|
|
|
|
|
by fromthestart
2476 days ago
|
|
I'm afraid you misunderstand the way embeddings work - at least for BERT based models, which are currently state of the art. BERT embeddings, after training change with context. In other words if you feed a paragraph about bank robbers and look at the encoding for bank, it will be meaningfully different from the encoding for the same word produced from a paragraph (or sentence) about river banks. We use BERT at the startup I work at, and one of our tests was the sentence "the bank robbers robbed the bank and then rested by the river bank". BERT was able to generate three different semantically meaningful encodings for the word bank in this sentence. The first two instances were much closer to each other in vector space (euclidean distance) than the last. This is huge, because it is arguably the first step in building an AI which can perform basic reasoning about information encoded in text. For example, if you average up the encodings of a paragraph of words, you can create an "encoding" which assigns a summary meaning or topic.
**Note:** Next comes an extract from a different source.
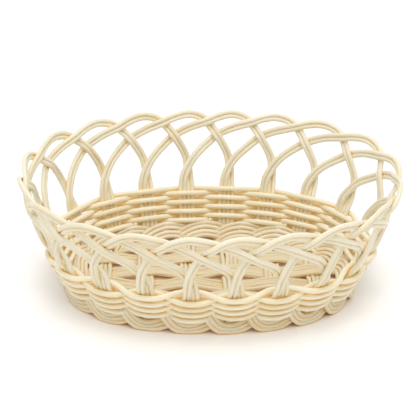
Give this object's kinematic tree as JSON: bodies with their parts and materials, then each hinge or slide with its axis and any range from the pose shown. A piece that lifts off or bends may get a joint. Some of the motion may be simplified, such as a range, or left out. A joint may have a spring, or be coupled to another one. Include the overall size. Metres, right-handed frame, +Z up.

Simple vector math becomes a powerful reasoning tool. The future is here. |
|
Well, except for the many many decades of previous work on NLP using symbolic methods that are quite capable. Although DNNs are en vogue and have some amazing properties, we shouldn't forget that symbolic AI/NLP using explicitly semantic representations is powerful and has a rich history, and complements DNNs quite well -- such as being easily explainable, for one.